When U.S. Supreme Court Justice Anthony M. Kennedy announced he would soon be retiring, it gave President Donald Trump an opportunity to solidify a conservative-leaning bench.

To accomplish that, he has nominated Judge Brett Kavanaugh of the U.S. Court of Appeals for the District of Columbia Circuit.

“Republicans have wanted a conservative court. Judge Kavanaugh is a conservative judge with his judicial philosophy, so with him on the Supreme Court, there will be a solid conservative majority,” said Robert Sedler, a constitutional law professor at Wayne State University Law School.

Before sitting on the D.C. Circuit bench, Kavanaugh was White House staff secretary for the George W. Bush administration.

Despite his conservative tendencies, Kavanaugh has said he has respect for precedent.

“Certainly, the Democrats want a justice who is going to follow precedent because many of the precedents have been in the liberal direction such as Roe v. Wade and marriage equality. The court very rarely overrules a precedent. It only does so when the precedent has been compromised by subsequent decisions,” Sedler said.

John Bursch of Bursch Law PLLC in Caledonia has argued before the U.S. Supreme Court more than 10 times. As it relates to Kavanaugh’s confirmability, Bursch said the nominated judge appears to get along well with everybody in his community, but is still considered right of center politically.

“He comes across as a genuine, humble person who really is committed to family and community,” Bursch said of Kavanaugh. “Kavanaugh is more of a compromise pick but undeniably conservative, and certainly more conservative than Justice Kennedy.

“Because Justice Kennedy was the swing vote in so many cases over the last seven or eight terms, any of those cases where Judge Kavanaugh is involved has a chance to move a little more to the right.”

On the issue of abortion, Bursch said it would be tough to tell how far to the right Kavanaugh would go if faced with that kind of case. He cited a recent case to come through the D.C. Circuit that involved the federal government’s refusal to give consent to an illegal minor immigrant to get an abortion.

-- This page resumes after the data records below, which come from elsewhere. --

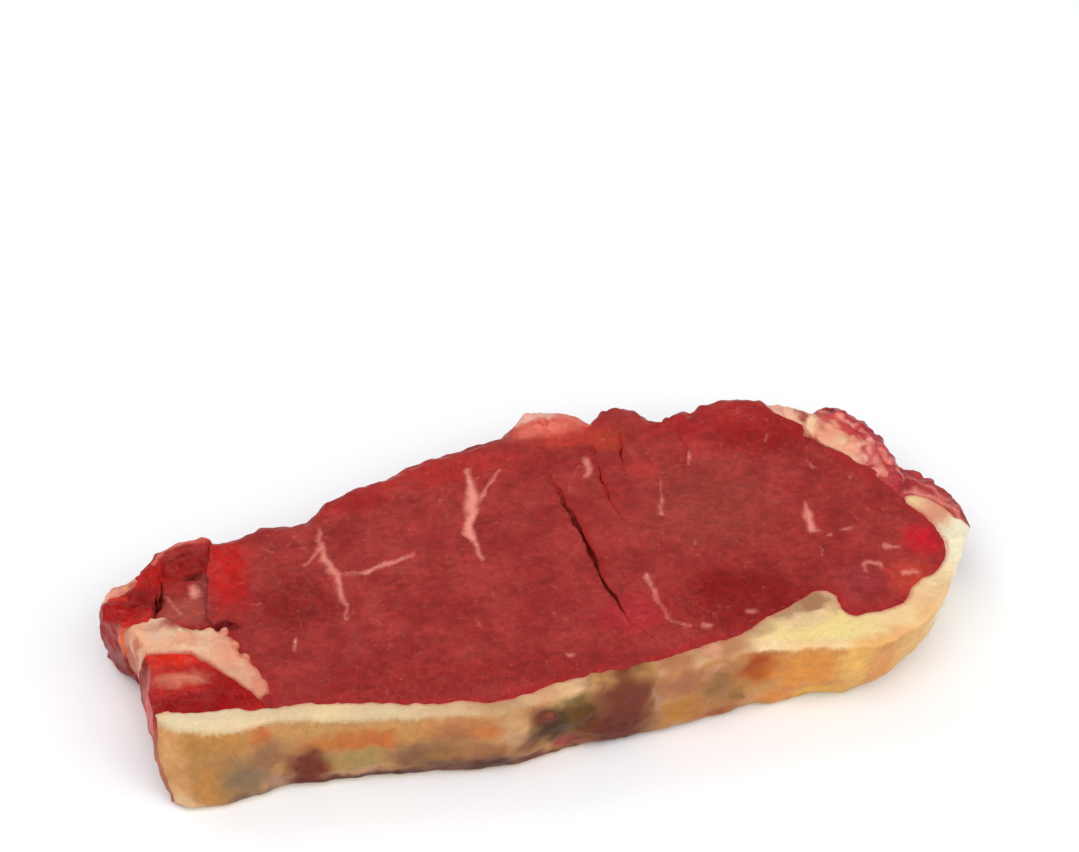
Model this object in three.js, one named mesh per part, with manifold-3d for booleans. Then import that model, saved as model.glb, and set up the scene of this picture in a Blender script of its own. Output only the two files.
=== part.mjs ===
// A raw sirloin steak lying flat, in millimetres, +Z up, its fat edge to the front (-Y).
// It is one slice of several muscles and the fat between them. Each is a solid of its own that
// runs through the whole thickness: the slice is made first, then parted along its seams.
import * as THREE from "three";
import { ImprovedNoise } from "three/addons/math/ImprovedNoise.js";
import { mergeVertices } from "three/addons/utils/BufferGeometryUtils.js";
import Module from "manifold-3d";

// Driving dimensions
const THICKNESS = 22.4; // of the slice at its middle
const SEAM_GAP = 0.3; // between two neighbouring pieces

// The slice's outline on its upper face, anticlockwise from the front left corner
const FAT_EDGE = [
  [-93, -34], [-84, -38], [-61, -39], [-39, -41.5], [-17, -44], [-9, -43.2], [-1, -41.2], [19, -39.4],
  [31, -37.6], [43, -36], [57, -37], [70, -38], [80, -34.5], [90, -26], [98, -14], [102.5, -6],
];
const CHINE_EDGE = [
  [103, 4], [99, 12], [93, 17], [91, 23.5], [88.5, 31.5], [84.5, 38], [79, 41], [75, 40], [70.5, 43.5],
  [65, 45.2], [60, 47.6], [52, 48.4], [46, 46.2], [39, 44], [33.5, 45], [31.5, 49], [23.5, 49],
  [21.8, 44.8], [17, 48.8], [10, 51.6], [4, 49.8], [0, 45.2],
];
const FLANK_EDGE = [
  [-10, 42.8], [-19, 40.8], [-26, 38.8], [-32, 34.8], [-38, 34], [-45, 30.4], [-51, 25.4], [-61, 24.8],
  [-66, 23], [-72, 22.2], [-79, 24], [-85.5, 22], [-90, 17], [-94, 14.2], [-99, 12],
  [-101.5, 6], [-100, 0], [-96, -5], [-93.8, -13], [-94, -27],
];
const SPINE = { from: [-64, -6], to: [62, 5] }; // the middle line that the rings of the mesh close on

// How the slice is meshed
const RIM_STEPS = 216;
const WALL_LEVELS = [0.36, 0.7]; // rows of the side wall, as shares of its height
const FACE_RINGS = [0.13, 0.27, 0.41, 0.55, 0.69, 0.83, 0.94]; // rings of the upper face, from rim to spine
const UNDERSIDE_RING = 0.3;
const SEAM_STEP = 2.8; // length of a facet along a seam

// Edges and unevenness
const LEAN_EDGE_RADIUS = 3;
const FAT_EDGE_RADIUS = 1.4;
const LOWER_EDGE = { inset: 2.2, rise: 1.6 };
const WALL_BULGE = 1.1;
const WALL_WAVE = { height: 0.9, length: 9 };
const FACE_SWELL = { height: 0.9, length: 26 };
const FACE_DIMPLE = { height: 0.45, length: 8 };
const EYE_CROWN = { height: 1.3, at: [-4, 2], reach: [62, 30] };

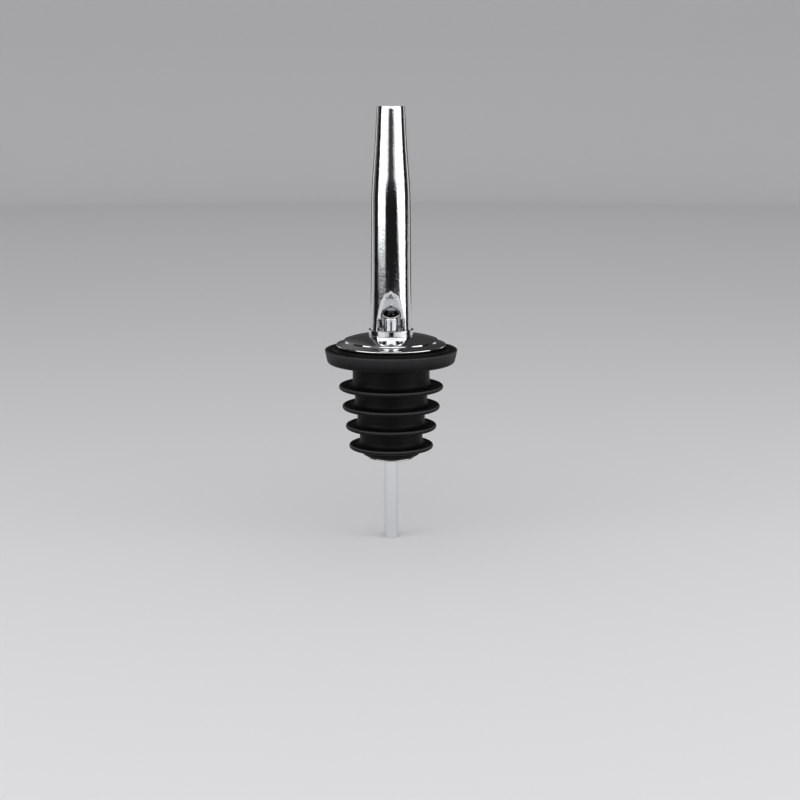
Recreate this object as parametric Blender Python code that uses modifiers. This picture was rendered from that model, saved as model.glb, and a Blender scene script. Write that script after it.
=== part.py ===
"""A free-flow bottle pourer: chromed metalwork that turns in a moulded rubber stopper.

The origin is on the spout's axis, in the plane of the flange's underside, which rests on the bottle's lip.
+Z runs up the spout, and the scoop with the vent tube's mouth faces -Y. Lengths are in millimetres until
the points are made.
"""

import math

import bmesh
import bpy

MM = 0.001
FIT_GAP = 0.3
TURNED_STEPS = 36

# Rubber stopper: a flange, then a tapering core that carries round fins.
FLANGE_THICKNESS = 3.5
FLANGE_RADIUS = 17.0
FLANGE_DRAFT = 0.75
FLANGE_CORNER = 0.9
LAND_RADIUS = 14.9
LAND_HEIGHT = 0.6
STOPPER_BOTTOM = -24.0
CORE_RADIUS = 9.9
CORE_STEP = 0.6
FIN_COUNT = 4
FIN_RADIUS = 13.4
FIN_STEP = 0.85
FIN_THICKNESS = 1.1
FIN_PITCH = 5.15
FIRST_FIN_TOP = -5.7
FIN_ROOT_FILLET = 1.2

# Metalwork: a pressed cap, a collar, the spout and the tubes that run down through the stopper.
CAP_RADIUS = 14.05
CAP_RISE = 2.7
CAP_FULLNESS = 2.9
CAP_WALL = 0.4
CAP_RIM_HEIGHT = 0.35
SPOUT_WALL = 0.35
SPOUT_BOTTOM = 7.0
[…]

“Judge Kavanaugh did dissent the majority decision which allowed the woman to go to the abortion clinic. However, he declined to join another dissent that said the woman didn’t have a constitutional right. He didn’t go as far as some people would’ve expected,” Bursch said.

As for appealing to Democrats, Bursch and Sedler agreed that there’s not much Kavanaugh can say or do that would make him appeal to the left side of the aisle.

“I think it’s purely a political thing that Democrats are taking issue with this to appeal to their base, just as the Republicans are,” Sedler said.

“I think the Democrats have already decided that any nominee Trump named that they were going to oppose across the board,” Bursch added. “I don’t think there’s anything Judge Kavanaugh can say to any of about 95 percent of the Democratic caucus to get them to vote in favor of him.”

After meeting with senators, Kavanaugh will face Senate Judiciary Committee hearings as part of his confirmation process. A floor vote to confirm Kavanaugh could take place later this summer to ensure that he would be sitting for the start of the court’s next term in early October.